• Task goal
Pick out all lines in the listing holding the string "fill" and copy them.

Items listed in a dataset
☆ ☆ ☆ ☆ ☆
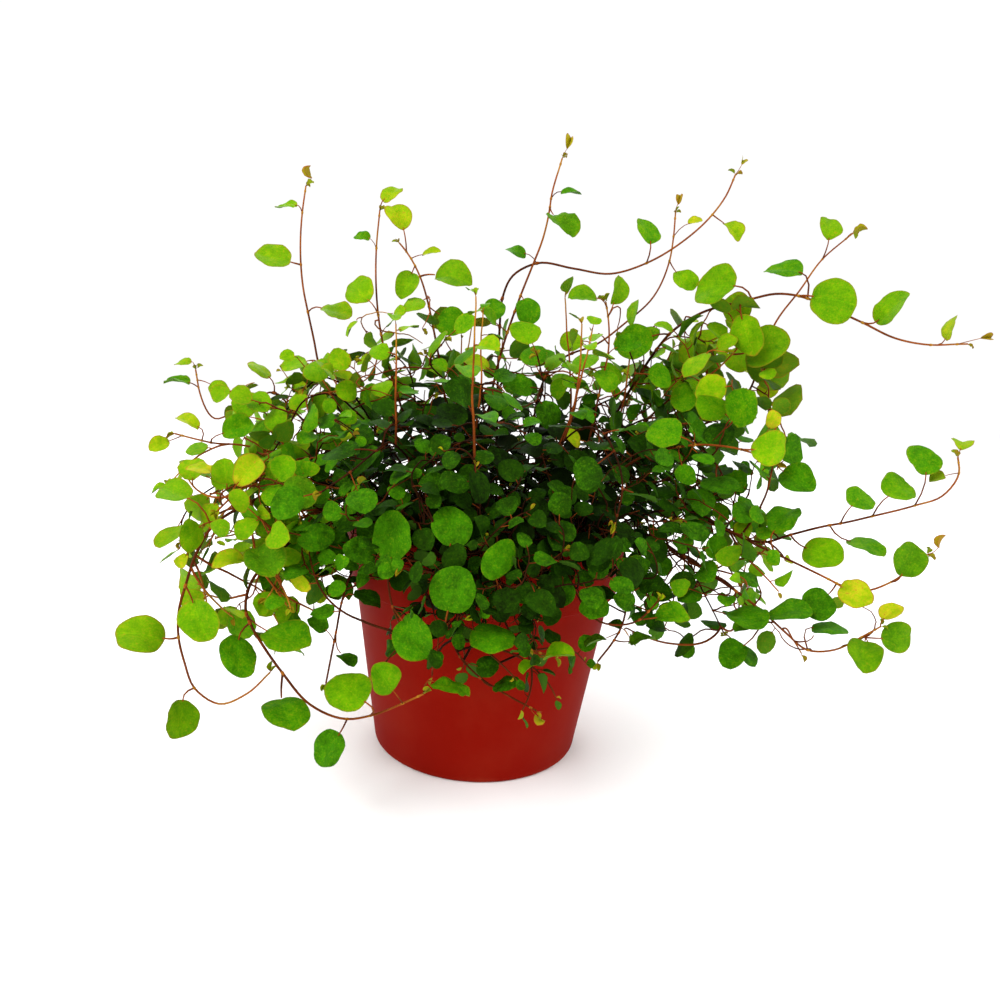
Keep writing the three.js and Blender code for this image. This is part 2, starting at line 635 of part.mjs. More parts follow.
// The leaves of a stem, each the first of its tries that is clear of everything.
function growLeaves(nodes, index) {
  const roll = dice(900 + index);
  for (const node of nodes) {
    if (!node.spec && !node.side) continue;
    for (let k = 0; k < (node.spec ? SHOWN_TRIES : RULE_TRIES); k++) {
      const leaf = node.spec ? shownLeaf(node, roll, k) : ruleLeaf(node, roll, k);
      if (leaf === null || !leafIsClear(leaf)) continue;
      node.leaf = leaf;
      placedDiscs.push(leaf.disc);
      placedSegments.push({ a: node.point, b: leaf.base, radius: STALK_HALF_WIDTH });
      break;
    }
  }
}

// The list of all vines, the mound's ones worked out from their groups.
function allVines() {
  const vines = SHOWN_VINES.map((vine) => ({ ...SHOWN_REST, ...vine }));
  MOUND_GROUPS.forEach((group, g) => {
    for (let i = 0; i < group.count; i++) {
      const roll = dice(500 + 40 * g + i);
      const even = between(group.bearings, (i + 0.5) / group.count);
      const bearing = radians(even + BEARING_STRAY * (roll() - 0.5));
      const out = new THREE.Vector3(Math.cos(bearing), Math.sin(bearing), 0);
      const wide = 1 + MOUND_WIDER * Math.cos(2 * bearing);
      const reach = between(group.reach, roll()) * wide;
      const crown = between(group.crown, roll());
      const end = between(group.end, roll());
      const at = (share, z) => {
        const r = group.root + share * (reach - group.root);
        const stray = [group.stray, group.stray, HEIGHT_STRAY];
        return [out.x * r, out.y * r, z].map((c, k) => c + stray[k] * (roll() - 0.5));
      };
      const route = [
        at(RISE.share, ROOT_TOP + RISE.height * (crown - ROOT_TOP)),
        at(CROWN_SHARE, crown),
        at(FALL.share, crown + FALL.height * (end - crown)),
        at(1, end),
      ];
      const root = [out.x * group.root, out.y * group.root];
      vines.push({ ...group, name: group.name + "_" + (i + 1), root, route, leaves: [] });
    }
  });
  return vines;
}

// Joins two loops of corners that run the same way round. Corners are paired for the least twist, and
// where the first loop has one corner fewer, one of its corners takes two.
function bridge(vertices, triangles, a, b) {
  const doubled = a.map((corner, k) => [...a.slice(0, k), corner, ...a.slice(k)]);
  const starts = a.length === b.length ? [a] : doubled;
  let best = { cost: Infinity };
  for (const from of starts) {
    for (let shift = 0; shift < b.length; shift++) {
      const to = [...b.slice(shift), ...b.slice(0, shift)];
      const spans = from.map((corner, k) => vertices[corner].distanceToSquared(vertices[to[k]]));
      const cost = spans.reduce((sum, span) => sum + span);
      if (cost < best.cost) best = { cost, from, to };
    }
  }
  const { from, to } = best;
  from.forEach((corner, k) => {
    const next = (k + 1) % from.length;
    if (corner !== from[next]) triangles.push([corner, from[next], to[next]]);
    triangles.push([corner, to[next], to[k]]);
  });
}

// A blade, its corners joined by triangles alike on both faces. Returns the loop that its stalk meets.
function addBlade(vertices, triangles, leaf) {
  const at = (u, v, h) => leaf.base.clone().addScaledVector(leaf.across, u).addScaledVector(leaf.along, v)
    .addScaledVector(leaf.face, h);
  const outline = [at(-STALK_HALF_WIDTH, 0, 0)];
  for (let k = 1; k < leaf.corners; k++) {
    const a = (2 * Math.PI * k) / leaf.corners;
    const u = (-Math.sin(a) * leaf.width) / 2;
    const v = ((1 - Math.cos(a)) * leaf.length) / 2;
    outline.push(at(u, v, FOLD * 2 * Math.abs(u)));
  }
  outline.push(at(STALK_HALF_WIDTH, 0, 0));
  const top = vertices.length;
  const low = top + outline.length;
  const last = outline.length - 1;
  const tip = leaf.corners / 2;
  for (const side of [0.5, -0.5]) {
    vertices.push(...outline.map((p) => p.clone().addScaledVector(leaf.face, side * BLADE)));
  }
  const faces = [[0, tip, last]];
  for (let k = 1; k < tip; k++) faces.push([0, k, k + 1]);
  for (let k = tip; k < last - 1; k++) faces.push([last, k, k + 1]);
  for (const [a, b, c] of faces) triangles.push([top + a, top + c, top + b], [low + a, low + b, low + c]);
  for (let k = 0; k < last; k++) {
    triangles.push([top + k, top + k + 1, low + k + 1], [top + k, low + k + 1, low + k]);
  }
  return [top + last, low + last, low, top];
}

// A stem with its leaves as one closed skin: a tube of three-cornered rings. Where a leaf grows, the
// ring splits in two on the side of the stalk, which rises from the facet between them.
function vineGeometry(nodes) {
  const vertices = [];
  const triangles = [];
  const add = (p) => vertices.push(p) - 1;
  let side = new THREE.Vector3(1, 0, 0);
  let open = null; // the ring that the tube has reached
  for (const { point, direction, radius, leaf, tip } of nodes) {
    side = side.clone().addScaledVector(direction, -side.dot(direction)).normalize();
    const other = direction.clone().cross(side);
    const around = (share, r) => side.clone().multiplyScalar(r * Math.cos(2 * Math.PI * share))
      .addScaledVector(other, r * Math.sin(2 * Math.PI * share));
    const corners = [0, 1, 2].map((k) => point.clone().add(around(k / 3, radius)));
    if (!leaf || tip) {
      const ring = corners.map(add);
      if (open) bridge(vertices, triangles, open, ring);
      else triangles.push([ring[0], ring[2], ring[1]]);
      open = ring;
      if (leaf) bridge(vertices, triangles, ring, addBlade(vertices, triangles, leaf));
      else if (point === nodes[nodes.length - 1].point) triangles.push(ring);
      continue;
    }
    const facing = [0, 1, 2].map((k) => around((k + 0.5) / 3, 1).dot(leaf.reach));
    const k = facing.indexOf(Math.max(...facing));
    const [from, to, rest] = [k, (k + 1) % 3, (k + 2) % 3];
    const shift = direction.clone().multiplyScalar(STALK_NODE);
    const lower = corners.map((p, c) => add(c === rest ? p : p.clone().sub(shift)));
    const upper = lower.slice();
    upper[from] = add(corners[from].clone().add(shift));
    upper[to] = add(corners[to].clone().add(shift));
    bridge(vertices, triangles, open, lower);
    triangles.push([lower[to], lower[rest], upper[to]], [lower[rest], lower[from], upper[from]]);
    const stalk = [lower[from], lower[to], upper[to], upper[from]];
    bridge(vertices, triangles, stalk, addBlade(vertices, triangles, leaf));
    open = upper;
  }
  return meshOf(vertices, triangles);
}

// Closed meshes, and the solids that joins and cuts are made on.
function meshOf(vertices, triangles) {
  const positions = vertices.flatMap((v) => [v.x, v.y, v.z]);
  const geometry = new THREE.BufferGeometry();
  geometry.setAttribute("position", new THREE.Float32BufferAttribute(positions, 3));
  geometry.setIndex(triangles.flat());
  geometry.computeVertexNormals();
  return geometry;
}

function solidOf(geometry) {
  const bare = geometry.clone();
  bare.deleteAttribute("normal");
  bare.deleteAttribute("uv");
  const merged = mergeVertices(bare, 1e-4);
  return new wasm.Manifold(new wasm.Mesh({
    numProp: 3,
    vertProperties: new Float32Array(merged.getAttribute("position").array),
    triVerts: new Uint32Array(merged.index.array),
  }));
}

function geometryOf(solid) {
  const mesh = solid.getMesh();
  const geometry = new THREE.BufferGeometry();
  geometry.setAttribute("position", new THREE.BufferAttribute(mesh.vertProperties, 3));
  geometry.setIndex(new THREE.BufferAttribute(mesh.triVerts, 1));
  geometry.computeVertexNormals();
  return geometry;
}

function turned(profile, sides) {
  const points = profile.map(([r, z]) => new THREE.Vector2(r, z));
  return solidOf(new THREE.LatheGeometry(points, sides).rotateX(Math.PI / 2));
}

// The pot: a tapered wall with a collar, and drain holes in its floor.
function potGeometry() {
  let pot = turned([
    [0, 0],
    [BASE_RADIUS - BASE_CHAMFER, 0],
    [BASE_RADIUS, BASE_CHAMFER],
    [WALL_TOP, BAND_FOOT],
    [WALL_TOP + BAND_STEP, BAND_FOOT + BAND_SLOPE],
    [RIM_RADIUS, POT_HEIGHT - LIP],
    [RIM_RADIUS - LIP, POT_HEIGHT],
    [RIM_RADIUS - LIP - WALL, POT_HEIGHT],
    [RIM_RADIUS - 2 * LIP - WALL, POT_HEIGHT - LIP],
    [WALL_TOP + BAND_STEP - WALL - BAND_SLOPE, BAND_FOOT + 3 * BAND_SLOPE],
    [WALL_TOP - WALL, BAND_FOOT - BAND_SLOPE],
    [BASE_RADIUS - WALL, FLOOR],
    [0, FLOOR],
  ], POT_SIDES);
  const drill = new THREE.CylinderGeometry(DRAIN_RADIUS, DRAIN_RADIUS, 4 * FLOOR, DRILL_SIDES)
    .rotateX(Math.PI / 2);
  for (let k = 0; k < DRAIN_HOLES; k++) {
    const a = (2 * Math.PI * k) / DRAIN_HOLES;
    const hole = drill.clone().translate(DRAIN_CIRCLE * Math.cos(a), DRAIN_CIRCLE * Math.sin(a), 0);
    pot = pot.subtract(solidOf(hole));
  }
  return geometryOf(pot);
}

// Soil with one plain three-cornered hole for each stem.
function soilGeometry(roots) {
  const inset = SOIL_GAP * 1.6; // the gap, measured across a sloping wall with flat sides
  let soil = turned([
    [0, FLOOR + SOIL_GAP],
    [BASE_RADIUS - WALL - inset, FLOOR + SOIL_GAP],
    [WALL_TOP - WALL - inset, BAND_FOOT - BAND_SLOPE],
    [WALL_TOP + BAND_STEP - WALL - BAND_SLOPE - inset, SOIL_EDGE],
    SOIL_SHOULDER,
    [0, SOIL_CROWN],
  ], SOIL_SIDES);
  const radius = STEM_BASE_RADIUS + 2 * SOIL_GAP;
  const floor = ROOT_TOP - ROOT_DEPTH - SOIL_GAP;
  const height = 2 * ROOT_DEPTH;
  const drill = new THREE.CylinderGeometry(radius, radius, height, 3, 1, false, Math.PI / 2)
    .rotateX(Math.PI / 2).translate(0, 0, floor + height / 2);
  for (const root of roots) soil = soil.subtract(solidOf(drill.clone().translate(root.x, root.y, 0)));
  return geometryOf(soil);
}

const MATERIALS = {
  pot: new THREE.MeshStandardMaterial({ color: 0x96200f, roughness: 0.42, metalness: 0 }),
  soil: new THREE.MeshStandardMaterial({ color: 0x1c120c, roughness: 0.95, metalness: 0 }),
  vine: new THREE.MeshStandardMaterial({ color: 0x3f8a14, roughness: 0.5, metalness: 0 }),
};

function named(name, geometry, material) {
  const mesh = new THREE.Mesh(geometry, material);
  mesh.name = name;
  return mesh;
}

// All stems find their ways first. Then the leaves fill the room between them.
const vines = allVines();
const routes = vines.map(growStem);
const stems = vines.map((vine, index) => stemNodes(vine, routes[index], index));
placedSegments = stems.flatMap((nodes) => nodes.slice(1)
  .map((node, i) => ({ a: nodes[i].point, b: node.point, radius: nodes[i].radius })));
stems.forEach(growLeaves);

const plant = new THREE.Group();
plant.name = "potted_maidenhair_vine";
plant.add(named("pot", potGeometry(), MATERIALS.pot));
plant.add(named("soil", soilGeometry(stems.map((nodes) => nodes[0].point)), MATERIALS.soil));
vines.forEach((vine, index) => plant.add(named(vine.name, vineGeometry(stems[index]), MATERIALS.vine)));

export default plant;
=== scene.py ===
"""A potted maidenhair vine: a plastic nursery pot of soil with many wiry stems of small round leaves.

Metres, +Z up, origin at the middle of the pot's underside. The stems and leaves follow the solids of the
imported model, and finer twigs with small leaves fill the mound between them.
"""

import math
import random

import bmesh
import bpy
import numpy as np
from mathutils import Matrix, Vector, noise


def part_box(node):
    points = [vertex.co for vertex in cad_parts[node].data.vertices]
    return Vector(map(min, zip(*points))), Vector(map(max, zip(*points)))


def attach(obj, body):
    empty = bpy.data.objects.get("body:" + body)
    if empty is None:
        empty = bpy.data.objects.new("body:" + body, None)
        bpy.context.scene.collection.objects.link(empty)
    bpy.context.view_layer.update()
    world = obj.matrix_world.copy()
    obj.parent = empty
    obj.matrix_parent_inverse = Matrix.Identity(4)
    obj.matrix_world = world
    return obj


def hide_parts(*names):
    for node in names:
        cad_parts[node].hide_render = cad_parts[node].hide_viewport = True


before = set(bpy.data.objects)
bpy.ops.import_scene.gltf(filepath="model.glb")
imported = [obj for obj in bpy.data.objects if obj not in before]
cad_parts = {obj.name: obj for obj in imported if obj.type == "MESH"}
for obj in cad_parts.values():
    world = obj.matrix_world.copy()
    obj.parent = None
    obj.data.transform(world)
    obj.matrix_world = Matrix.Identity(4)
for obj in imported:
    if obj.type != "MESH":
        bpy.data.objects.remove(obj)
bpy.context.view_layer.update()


# Camera
# It stands close to the plant and a little above it, tipped down and slightly turned about its line
# of sight. The picture is square.
MM = 0.001
CAMERA_AT = Vector((5.3, -347, 180)) * MM
CAMERA_PITCH = math.radians(10.5)
CAMERA_ROLL = math.radians(3.73)
FOCAL_SHARE = 0.76  # focal length as a share of the picture's side
SENSOR = 36

sight = Vector((0, math.cos(CAMERA_PITCH), -math.sin(CAMERA_PITCH)))
level = Vector((1, 0, 0))
over = level.cross(sight)
right = level * math.cos(CAMERA_ROLL) + over * math.sin(CAMERA_ROLL)
upward = over * math.cos(CAMERA_ROLL) - level * math.sin(CAMERA_ROLL)
camera = bpy.data.objects.new("photo_camera", bpy.data.cameras.new("photo_camera"))
bpy.context.scene.collection.objects.link(camera)
camera.data.sensor_width = SENSOR
camera.data.lens = SENSOR * FOCAL_SHARE
camera.data.clip_start = 10 * MM
turn = Matrix((right, upward, -sight)).transposed().to_4x4()
camera.matrix_world = Matrix.Translation(CAMERA_AT) @ turn
bpy.context.scene.camera = camera


# Studio
# A plain white floor under white sky light, a large soft box on the left and a weaker one on the
# right. The picture is developed without a film curve, because the photograph's colours are strong.
SKY_LIGHT = 1.03
FLOOR_SIDE = 6.0
FLOOR_COLOUR = (0.98, 0.98, 0.98, 1)
LIT_POINT = Vector((0, 0, 120)) * MM
SOFT_BOXES = {  # name: (place, side in metres, watts)
    "soft_box_left": ((-0.75, -0.85, 0.95), 0.7, 13),
    "soft_box_right": ((0.95, -0.55, 0.8), 0.8, 6),
    "soft_box_back": ((-0.2, 0.95, 0.9), 0.8, 7),
}


def new_material(name, **sockets):
    """A material with only its shader and output, and the shader's plain numbers set."""
    material = bpy.data.materials.new(name)
    material.use_nodes = True
    tree = material.node_tree
    shader = tree.nodes["Principled BSDF"]
    for socket, value in sockets.items():
        shader.inputs[socket.replace("_", " ")].default_value = value
    return material, tree, shader


def new_piece(name, vertices, faces=(), edges=()):
    """A mesh object at the origin, in the scene."""
    mesh = bpy.data.meshes.new(name)
    mesh.from_pydata(vertices, edges, faces)
    piece = bpy.data.objects.new(name, mesh)
    bpy.context.scene.collection.objects.link(piece)
    return piece


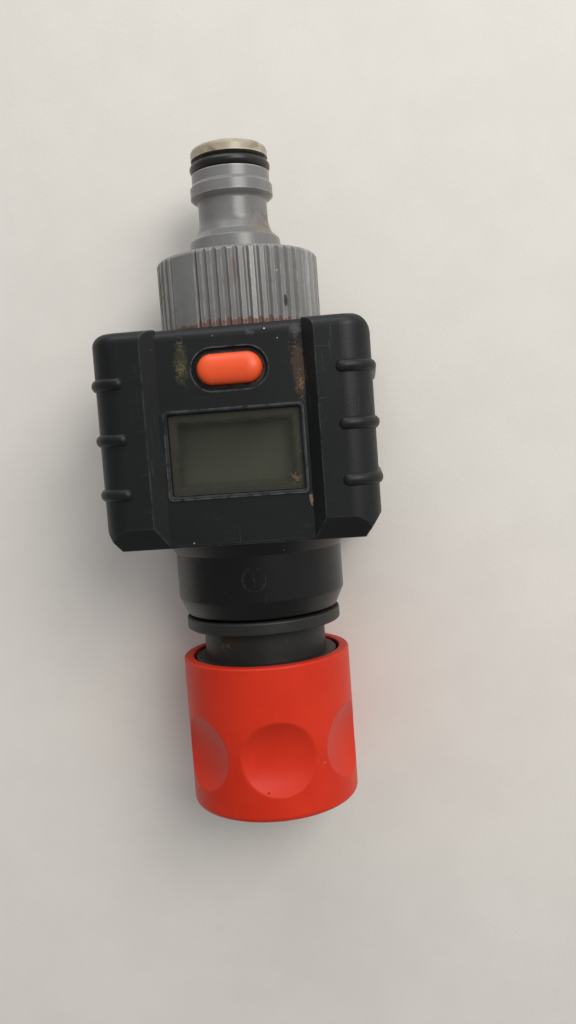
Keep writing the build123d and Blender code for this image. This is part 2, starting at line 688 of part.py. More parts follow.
def housing_front(form, cavity):
    shell = halves(form, True) - cavity
    for x, y in screw_places():
        shell += post(BOSS_R, x, y, (0, SCREW_REACH + 3)) & form
    for x in (-POST_X, POST_X):
        for y in POST_STATIONS:
            shell += post(POST_R, x, y, (BOARD_TOP + SNUG, CAVITY_Z + 0.5))
            shell += post(PIN_R, x, y, (BOARD_TOP - BOARD_THICKNESS - 0.4, BOARD_TOP + 1))
    wide, tall = DISPLAY_WIDTH, DISPLAY_HEIGHT
    lip = RectangleRounded(wide + 1.4, tall + 1.4, 1.0)
    ledge = RectangleRounded(wide + 4, tall + 4, 1.5)
    window = RectangleRounded(wide - 2 * LEDGE_WIDTH, tall - 2 * LEDGE_WIDTH, 0.6)
    shell += plate(lip, 0, DISPLAY_STATION, (PANEL_Z - 0.5, PANEL_Z + LIP))
    shell += plate(ledge, 0, DISPLAY_STATION, (LEDGE_Z - LEDGE_THICKNESS, CAVITY_Z + 0.5))
    opening = RectangleRounded(wide, tall, 0.6)
    shell -= plate(opening, 0, DISPLAY_STATION, (LEDGE_Z, BLOCK_Z))
    widening = extrude(opening, 2 * LIP_CHAMFER, taper=-45)
    shell -= Pos(0, DISPLAY_STATION, PANEL_Z + LIP - LIP_CHAMFER) * widening
    shell -= plate(window, 0, DISPLAY_STATION, (LEDGE_Z - LEDGE_THICKNESS - 1, BLOCK_Z))
    length, width = BUTTON_LENGTH + 2 * BUTTON_PLAY, BUTTON_WIDTH + 2 * BUTTON_PLAY
    skirt_in = 2 * BUTTON_FLANGE + 2 * BUTTON_PLAY
    skirt = stadium(length + skirt_in + 2 * BOOT_WALL, width + skirt_in + 2 * BOOT_WALL)
    skirt -= stadium(length + skirt_in, width + skirt_in)
    shell += plate(skirt, 0, BUTTON_STATION, (BOOT_TOP + SNUG, CAVITY_Z + 0.5))
    shell -= plate(stadium(length, width), 0, BUTTON_STATION, (CAVITY_Z - 1, BLOCK_Z))
    recess = stadium(length + 2 * BUTTON_SURROUND, width + 2 * BUTTON_SURROUND)
    shell -= plate(recess, 0, BUTTON_STATION, (PANEL_Z - BUTTON_RECESS, BLOCK_Z))
    for x, y in screw_places():
        shell -= post(SCREW_R + SNUG, x, y, (-1, SCREW_REACH + 0.5))
    return shell - bar(TUBE_R + ON_TUBE, HOUSING_BOTTOM - 1, HOUSING_TOP + 1) - seal_path(0.05)


def housing_back(form, cavity):
    shell = halves(form, False) - cavity
    for x, y in screw_places():
        shell += post(BOSS_R + 0.4, x, y, (BACK_Z + WALL - 0.5, 0)) & form
    cover_floor = BACK_Z + COVER_THICKNESS
    roof = CUP_ROOF_Z - CUP_ROOF
    shell += post(COVER_R + 2.4, 0, CELL_STATION, (BACK_Z + 0.5, cover_floor + WALL))
    shell += post(CUP_R + CUP_WALL, 0, CELL_STATION, (cover_floor, CUP_ROOF_Z))
    for x in (-COVER_SCREW_PLACE, COVER_SCREW_PLACE):
        shell += post(COVER_SCREW_R + 1.4, x, CELL_STATION, (cover_floor, CUP_ROOF_Z))
    shell -= post(CUP_R, 0, CELL_STATION, (BACK_Z - 1, roof))
    shell -= post(COVER_R + SEAT, 0, CELL_STATION, (BACK_Z - 1, cover_floor))
    seal_half = COVER_SEAL_WIDTH / 2 + SNUG
    groove = Circle(COVER_SEAL_R + seal_half) - Circle(COVER_SEAL_R - seal_half)
    shell -= plate(groove, 0, CELL_STATION, (cover_floor - 1, cover_floor + 0.8))
    for x in (-COVER_SCREW_PLACE, COVER_SCREW_PLACE):
        shell -= post(COVER_SCREW_R + SNUG, x, CELL_STATION, (BACK_Z, roof + 0.4))
    for side in (-1, 1):
        key = (2.1, 3.6) if side > 0 else (-3.6, -2.1)
        shell += block(key, (HOUSING_BOTTOM + WALL - 0.5, HOUSING_BOTTOM + 6), (cover_floor, -TUBE_R - 0.4))
    for x, y in screw_places():
        shell -= post(SCREW_R + 0.2, x, y, (BACK_Z, 1))
        shell -= post(SCREW_HEAD_R + 0.3, x, y, (BACK_Z - 1, SCREW_HEAD_Z))
    return shell - bar(TUBE_R + ON_TUBE, HOUSING_BOTTOM - 1, HOUSING_TOP + 1) - seal_path(0.05)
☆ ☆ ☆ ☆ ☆
• Full answer
// All stems find their ways first. Then the leaves fill the room between them.
imported model, and finer twigs with small leaves fill the mound between them.